╭──

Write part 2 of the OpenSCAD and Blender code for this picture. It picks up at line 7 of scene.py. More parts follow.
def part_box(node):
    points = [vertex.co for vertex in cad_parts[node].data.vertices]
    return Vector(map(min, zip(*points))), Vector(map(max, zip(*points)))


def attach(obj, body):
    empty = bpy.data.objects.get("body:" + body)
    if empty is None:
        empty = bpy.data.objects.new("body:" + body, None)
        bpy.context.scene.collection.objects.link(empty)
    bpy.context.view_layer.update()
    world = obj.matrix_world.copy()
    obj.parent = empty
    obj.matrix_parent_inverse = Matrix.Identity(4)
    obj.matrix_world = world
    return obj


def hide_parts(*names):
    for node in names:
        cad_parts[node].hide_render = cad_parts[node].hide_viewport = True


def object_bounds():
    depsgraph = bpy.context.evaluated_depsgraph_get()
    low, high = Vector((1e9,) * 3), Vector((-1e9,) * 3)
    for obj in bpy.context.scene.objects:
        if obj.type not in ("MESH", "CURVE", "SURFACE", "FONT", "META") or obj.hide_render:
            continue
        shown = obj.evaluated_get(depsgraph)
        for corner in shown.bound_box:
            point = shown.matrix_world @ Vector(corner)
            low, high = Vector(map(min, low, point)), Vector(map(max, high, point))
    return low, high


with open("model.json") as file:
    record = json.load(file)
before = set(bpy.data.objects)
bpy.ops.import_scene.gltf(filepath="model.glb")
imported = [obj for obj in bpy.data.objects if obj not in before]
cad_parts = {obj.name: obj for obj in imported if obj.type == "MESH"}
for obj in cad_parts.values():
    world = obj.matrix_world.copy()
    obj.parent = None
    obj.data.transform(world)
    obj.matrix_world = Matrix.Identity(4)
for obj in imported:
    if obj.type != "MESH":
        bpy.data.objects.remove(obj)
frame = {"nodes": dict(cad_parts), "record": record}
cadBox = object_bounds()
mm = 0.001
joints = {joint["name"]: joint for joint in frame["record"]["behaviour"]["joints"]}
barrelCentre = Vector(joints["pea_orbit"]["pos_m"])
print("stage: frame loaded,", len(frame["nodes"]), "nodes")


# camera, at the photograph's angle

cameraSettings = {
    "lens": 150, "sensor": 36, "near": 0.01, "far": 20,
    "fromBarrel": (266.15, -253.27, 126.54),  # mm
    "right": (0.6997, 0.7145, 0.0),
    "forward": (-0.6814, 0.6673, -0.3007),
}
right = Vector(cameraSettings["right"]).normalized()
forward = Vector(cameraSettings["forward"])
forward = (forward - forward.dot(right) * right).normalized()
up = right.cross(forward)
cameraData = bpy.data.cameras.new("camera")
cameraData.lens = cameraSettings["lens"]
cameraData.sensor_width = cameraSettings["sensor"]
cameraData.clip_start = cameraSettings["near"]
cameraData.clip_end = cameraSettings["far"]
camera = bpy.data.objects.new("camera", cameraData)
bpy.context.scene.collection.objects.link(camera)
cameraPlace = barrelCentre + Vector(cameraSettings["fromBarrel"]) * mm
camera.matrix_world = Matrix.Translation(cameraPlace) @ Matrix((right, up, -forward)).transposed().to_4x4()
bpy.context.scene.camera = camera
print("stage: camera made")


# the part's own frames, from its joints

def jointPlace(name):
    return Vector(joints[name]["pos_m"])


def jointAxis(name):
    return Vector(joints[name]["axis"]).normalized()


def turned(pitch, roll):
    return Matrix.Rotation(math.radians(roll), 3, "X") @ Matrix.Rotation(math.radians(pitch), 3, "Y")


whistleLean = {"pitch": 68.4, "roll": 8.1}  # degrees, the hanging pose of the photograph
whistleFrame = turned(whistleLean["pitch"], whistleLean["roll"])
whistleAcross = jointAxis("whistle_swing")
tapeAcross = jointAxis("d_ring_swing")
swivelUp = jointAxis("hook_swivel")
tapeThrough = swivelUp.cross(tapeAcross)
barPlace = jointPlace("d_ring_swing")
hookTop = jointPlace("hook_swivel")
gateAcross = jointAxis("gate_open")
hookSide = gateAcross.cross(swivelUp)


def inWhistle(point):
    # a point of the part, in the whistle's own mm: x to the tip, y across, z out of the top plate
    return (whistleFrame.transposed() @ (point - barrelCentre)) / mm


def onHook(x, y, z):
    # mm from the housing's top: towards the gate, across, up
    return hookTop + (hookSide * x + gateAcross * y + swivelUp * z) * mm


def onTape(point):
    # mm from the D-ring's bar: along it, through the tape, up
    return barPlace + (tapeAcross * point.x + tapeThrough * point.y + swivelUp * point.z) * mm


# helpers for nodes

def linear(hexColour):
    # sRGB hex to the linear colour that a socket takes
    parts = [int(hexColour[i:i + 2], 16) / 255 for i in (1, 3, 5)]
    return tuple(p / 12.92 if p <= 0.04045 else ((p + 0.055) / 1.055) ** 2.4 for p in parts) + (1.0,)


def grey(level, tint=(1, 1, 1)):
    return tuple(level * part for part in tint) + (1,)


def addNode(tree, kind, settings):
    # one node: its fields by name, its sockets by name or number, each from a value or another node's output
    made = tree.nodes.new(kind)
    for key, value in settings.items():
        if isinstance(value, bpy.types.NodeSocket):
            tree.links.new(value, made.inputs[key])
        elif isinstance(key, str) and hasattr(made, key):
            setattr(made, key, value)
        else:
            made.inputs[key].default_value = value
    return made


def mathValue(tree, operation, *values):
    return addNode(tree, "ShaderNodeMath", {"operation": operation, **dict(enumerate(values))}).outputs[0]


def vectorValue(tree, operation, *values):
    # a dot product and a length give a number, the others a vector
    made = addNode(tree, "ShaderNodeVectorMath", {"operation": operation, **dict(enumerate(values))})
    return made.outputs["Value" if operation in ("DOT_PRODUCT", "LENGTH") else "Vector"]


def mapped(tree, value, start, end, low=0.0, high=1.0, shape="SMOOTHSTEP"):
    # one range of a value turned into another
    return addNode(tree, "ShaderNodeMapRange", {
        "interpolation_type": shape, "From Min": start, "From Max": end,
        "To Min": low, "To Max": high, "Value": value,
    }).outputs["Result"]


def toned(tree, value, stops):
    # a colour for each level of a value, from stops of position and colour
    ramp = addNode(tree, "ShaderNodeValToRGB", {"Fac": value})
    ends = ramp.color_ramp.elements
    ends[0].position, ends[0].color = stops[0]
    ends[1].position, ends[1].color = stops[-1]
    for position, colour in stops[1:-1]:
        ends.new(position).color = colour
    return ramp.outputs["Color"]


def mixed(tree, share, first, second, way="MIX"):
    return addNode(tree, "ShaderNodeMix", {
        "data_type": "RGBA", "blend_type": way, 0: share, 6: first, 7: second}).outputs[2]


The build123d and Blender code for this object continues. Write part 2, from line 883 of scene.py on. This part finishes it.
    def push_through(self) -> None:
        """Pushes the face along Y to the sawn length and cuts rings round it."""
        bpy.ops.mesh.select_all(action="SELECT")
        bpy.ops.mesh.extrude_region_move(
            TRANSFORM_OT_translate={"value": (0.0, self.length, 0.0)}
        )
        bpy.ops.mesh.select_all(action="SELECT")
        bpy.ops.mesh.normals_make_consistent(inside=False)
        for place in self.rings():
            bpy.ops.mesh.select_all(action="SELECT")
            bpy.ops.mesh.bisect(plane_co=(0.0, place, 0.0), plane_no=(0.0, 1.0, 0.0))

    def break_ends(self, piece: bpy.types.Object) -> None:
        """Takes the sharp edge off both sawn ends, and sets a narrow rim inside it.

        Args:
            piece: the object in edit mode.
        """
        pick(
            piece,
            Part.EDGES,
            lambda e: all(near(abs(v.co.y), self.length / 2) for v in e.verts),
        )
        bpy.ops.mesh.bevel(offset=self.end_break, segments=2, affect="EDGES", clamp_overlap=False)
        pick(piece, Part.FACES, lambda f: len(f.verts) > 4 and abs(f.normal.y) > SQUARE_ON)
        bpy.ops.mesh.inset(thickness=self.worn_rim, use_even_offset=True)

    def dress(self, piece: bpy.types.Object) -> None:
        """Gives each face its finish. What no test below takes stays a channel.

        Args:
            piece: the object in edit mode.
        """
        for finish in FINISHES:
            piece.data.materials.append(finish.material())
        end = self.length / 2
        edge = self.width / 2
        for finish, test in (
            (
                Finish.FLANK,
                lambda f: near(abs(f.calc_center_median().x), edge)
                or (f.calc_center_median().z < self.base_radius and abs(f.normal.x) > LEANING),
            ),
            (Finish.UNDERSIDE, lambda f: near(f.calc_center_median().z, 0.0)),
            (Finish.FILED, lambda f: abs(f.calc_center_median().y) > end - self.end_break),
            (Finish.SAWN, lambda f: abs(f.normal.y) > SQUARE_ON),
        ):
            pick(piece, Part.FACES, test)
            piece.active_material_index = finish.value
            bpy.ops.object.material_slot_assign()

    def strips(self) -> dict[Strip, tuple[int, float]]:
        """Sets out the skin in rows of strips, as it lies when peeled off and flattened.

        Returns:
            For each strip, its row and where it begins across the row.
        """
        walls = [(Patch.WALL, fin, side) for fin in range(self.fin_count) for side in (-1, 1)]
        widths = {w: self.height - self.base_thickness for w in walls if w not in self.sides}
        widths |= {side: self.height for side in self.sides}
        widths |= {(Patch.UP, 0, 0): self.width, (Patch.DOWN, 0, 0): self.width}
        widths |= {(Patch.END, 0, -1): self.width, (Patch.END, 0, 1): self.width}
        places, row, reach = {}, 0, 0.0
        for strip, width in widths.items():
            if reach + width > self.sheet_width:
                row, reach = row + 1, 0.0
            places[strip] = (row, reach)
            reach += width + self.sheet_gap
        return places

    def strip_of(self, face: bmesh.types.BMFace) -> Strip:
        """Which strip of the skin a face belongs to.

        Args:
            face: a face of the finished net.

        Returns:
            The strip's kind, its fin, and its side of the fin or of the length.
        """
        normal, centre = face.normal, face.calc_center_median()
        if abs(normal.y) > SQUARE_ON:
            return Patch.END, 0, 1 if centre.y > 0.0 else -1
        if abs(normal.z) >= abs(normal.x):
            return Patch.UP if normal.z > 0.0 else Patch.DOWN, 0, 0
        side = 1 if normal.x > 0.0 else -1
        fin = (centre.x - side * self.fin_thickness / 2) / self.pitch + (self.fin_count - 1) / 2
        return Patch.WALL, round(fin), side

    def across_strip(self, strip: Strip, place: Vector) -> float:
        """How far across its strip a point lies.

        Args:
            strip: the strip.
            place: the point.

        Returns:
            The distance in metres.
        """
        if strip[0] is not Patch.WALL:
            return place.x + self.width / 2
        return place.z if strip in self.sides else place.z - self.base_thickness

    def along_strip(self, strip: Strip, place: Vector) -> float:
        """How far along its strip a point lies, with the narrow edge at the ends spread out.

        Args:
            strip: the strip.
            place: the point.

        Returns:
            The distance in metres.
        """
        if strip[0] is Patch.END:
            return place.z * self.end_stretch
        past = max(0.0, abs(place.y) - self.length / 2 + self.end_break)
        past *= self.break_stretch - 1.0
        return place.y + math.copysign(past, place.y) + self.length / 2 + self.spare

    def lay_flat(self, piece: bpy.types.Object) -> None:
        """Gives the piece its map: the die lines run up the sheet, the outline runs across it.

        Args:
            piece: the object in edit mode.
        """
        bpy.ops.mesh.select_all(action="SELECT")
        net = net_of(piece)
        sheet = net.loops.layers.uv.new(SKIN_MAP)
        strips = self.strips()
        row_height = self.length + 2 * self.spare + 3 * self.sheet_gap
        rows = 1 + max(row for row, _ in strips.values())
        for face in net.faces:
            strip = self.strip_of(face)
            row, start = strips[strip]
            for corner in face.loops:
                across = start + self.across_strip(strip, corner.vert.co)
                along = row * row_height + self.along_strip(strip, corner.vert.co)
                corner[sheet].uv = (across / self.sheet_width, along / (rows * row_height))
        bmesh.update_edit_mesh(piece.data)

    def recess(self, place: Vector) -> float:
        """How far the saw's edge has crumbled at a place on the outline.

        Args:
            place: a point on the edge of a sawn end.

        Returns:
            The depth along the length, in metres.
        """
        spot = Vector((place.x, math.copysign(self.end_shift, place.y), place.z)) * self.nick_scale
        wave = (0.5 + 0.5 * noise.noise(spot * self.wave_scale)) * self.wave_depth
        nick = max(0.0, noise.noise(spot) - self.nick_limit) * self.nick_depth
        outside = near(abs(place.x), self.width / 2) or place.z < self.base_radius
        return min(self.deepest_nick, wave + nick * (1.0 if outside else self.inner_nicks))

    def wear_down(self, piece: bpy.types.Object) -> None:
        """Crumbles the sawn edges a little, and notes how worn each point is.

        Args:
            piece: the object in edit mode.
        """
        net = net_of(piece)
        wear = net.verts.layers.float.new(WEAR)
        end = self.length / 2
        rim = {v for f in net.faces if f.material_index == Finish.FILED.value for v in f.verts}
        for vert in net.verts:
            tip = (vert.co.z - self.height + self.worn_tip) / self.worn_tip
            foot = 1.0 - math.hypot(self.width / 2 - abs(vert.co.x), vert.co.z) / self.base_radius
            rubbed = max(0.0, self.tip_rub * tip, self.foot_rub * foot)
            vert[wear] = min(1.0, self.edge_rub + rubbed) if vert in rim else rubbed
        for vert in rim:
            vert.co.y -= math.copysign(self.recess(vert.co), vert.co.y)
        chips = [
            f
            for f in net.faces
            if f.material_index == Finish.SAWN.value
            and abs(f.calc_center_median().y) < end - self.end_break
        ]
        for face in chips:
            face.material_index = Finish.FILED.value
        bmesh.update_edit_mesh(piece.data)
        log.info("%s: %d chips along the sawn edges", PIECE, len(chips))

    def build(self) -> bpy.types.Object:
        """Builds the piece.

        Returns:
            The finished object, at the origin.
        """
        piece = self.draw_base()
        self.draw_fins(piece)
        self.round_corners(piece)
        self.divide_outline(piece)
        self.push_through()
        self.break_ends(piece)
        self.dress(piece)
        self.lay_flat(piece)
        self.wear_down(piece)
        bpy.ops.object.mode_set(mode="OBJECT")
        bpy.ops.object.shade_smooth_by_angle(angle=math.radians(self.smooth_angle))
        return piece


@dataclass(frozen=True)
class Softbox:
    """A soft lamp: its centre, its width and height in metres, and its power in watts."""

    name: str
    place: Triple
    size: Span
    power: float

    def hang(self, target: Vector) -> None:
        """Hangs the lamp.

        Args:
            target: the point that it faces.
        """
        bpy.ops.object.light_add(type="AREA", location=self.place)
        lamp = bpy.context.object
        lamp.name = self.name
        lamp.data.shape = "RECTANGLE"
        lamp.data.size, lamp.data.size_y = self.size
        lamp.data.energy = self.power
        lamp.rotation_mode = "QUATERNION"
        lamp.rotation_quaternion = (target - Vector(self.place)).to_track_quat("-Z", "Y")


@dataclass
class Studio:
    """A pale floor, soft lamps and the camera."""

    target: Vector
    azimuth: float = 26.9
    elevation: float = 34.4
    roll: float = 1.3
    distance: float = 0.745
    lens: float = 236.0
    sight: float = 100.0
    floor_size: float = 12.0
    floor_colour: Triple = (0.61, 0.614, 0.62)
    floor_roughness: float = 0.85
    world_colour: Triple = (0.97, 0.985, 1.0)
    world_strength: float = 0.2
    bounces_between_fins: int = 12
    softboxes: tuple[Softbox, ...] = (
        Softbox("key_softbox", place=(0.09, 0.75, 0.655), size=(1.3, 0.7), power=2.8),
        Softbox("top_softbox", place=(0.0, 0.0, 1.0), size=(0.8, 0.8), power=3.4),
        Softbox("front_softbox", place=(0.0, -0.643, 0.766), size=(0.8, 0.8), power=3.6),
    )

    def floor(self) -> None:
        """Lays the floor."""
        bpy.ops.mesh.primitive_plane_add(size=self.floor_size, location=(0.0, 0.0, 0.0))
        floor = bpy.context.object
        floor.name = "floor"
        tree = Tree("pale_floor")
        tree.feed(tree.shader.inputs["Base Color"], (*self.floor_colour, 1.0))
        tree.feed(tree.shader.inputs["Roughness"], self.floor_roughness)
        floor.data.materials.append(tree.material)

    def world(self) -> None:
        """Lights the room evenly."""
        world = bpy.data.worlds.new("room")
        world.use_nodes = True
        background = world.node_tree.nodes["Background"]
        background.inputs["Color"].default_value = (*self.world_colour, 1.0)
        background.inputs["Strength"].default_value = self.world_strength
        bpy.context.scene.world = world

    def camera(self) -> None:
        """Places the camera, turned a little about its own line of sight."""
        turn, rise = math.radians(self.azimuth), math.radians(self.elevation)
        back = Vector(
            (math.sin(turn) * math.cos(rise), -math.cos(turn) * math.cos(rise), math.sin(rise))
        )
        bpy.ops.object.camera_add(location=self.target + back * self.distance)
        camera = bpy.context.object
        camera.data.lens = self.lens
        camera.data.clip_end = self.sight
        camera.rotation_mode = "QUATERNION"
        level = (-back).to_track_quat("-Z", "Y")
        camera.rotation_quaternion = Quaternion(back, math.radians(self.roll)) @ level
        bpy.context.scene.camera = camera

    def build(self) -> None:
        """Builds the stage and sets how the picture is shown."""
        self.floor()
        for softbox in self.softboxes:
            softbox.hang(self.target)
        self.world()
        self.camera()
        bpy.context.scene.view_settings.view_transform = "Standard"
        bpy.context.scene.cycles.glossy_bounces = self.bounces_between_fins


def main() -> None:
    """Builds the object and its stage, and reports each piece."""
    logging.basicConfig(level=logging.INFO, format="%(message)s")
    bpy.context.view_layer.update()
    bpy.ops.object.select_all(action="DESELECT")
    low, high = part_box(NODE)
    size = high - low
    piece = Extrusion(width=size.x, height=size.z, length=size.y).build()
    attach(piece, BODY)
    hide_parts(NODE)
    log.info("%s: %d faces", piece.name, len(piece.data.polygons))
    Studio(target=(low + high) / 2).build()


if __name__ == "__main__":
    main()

╰──

### SHORT TASK
Nothing beyond the lines starting at the line containing "imported = [obj" and ending at the line containing "# camera, at the photograph's angle" is to be reproduced; reproduce those lines exactly, both ends included.

### COMPLETE OUTPUT
imported = [obj for obj in bpy.data.objects if obj not in before]
cad_parts = {obj.name: obj for obj in imported if obj.type == "MESH"}
for obj in cad_parts.values():
    world = obj.matrix_world.copy()
    obj.parent = None
    obj.data.transform(world)
    obj.matrix_world = Matrix.Identity(4)
for obj in imported:
    if obj.type != "MESH":
        bpy.data.objects.remove(obj)
frame = {"nodes": dict(cad_parts), "record": record}
cadBox = object_bounds()
mm = 0.001
joints = {joint["name"]: joint for joint in frame["record"]["behaviour"]["joints"]}
barrelCentre = Vector(joints["pea_orbit"]["pos_m"])
print("stage: frame loaded,", len(frame["nodes"]), "nodes")


# camera, at the photograph's angle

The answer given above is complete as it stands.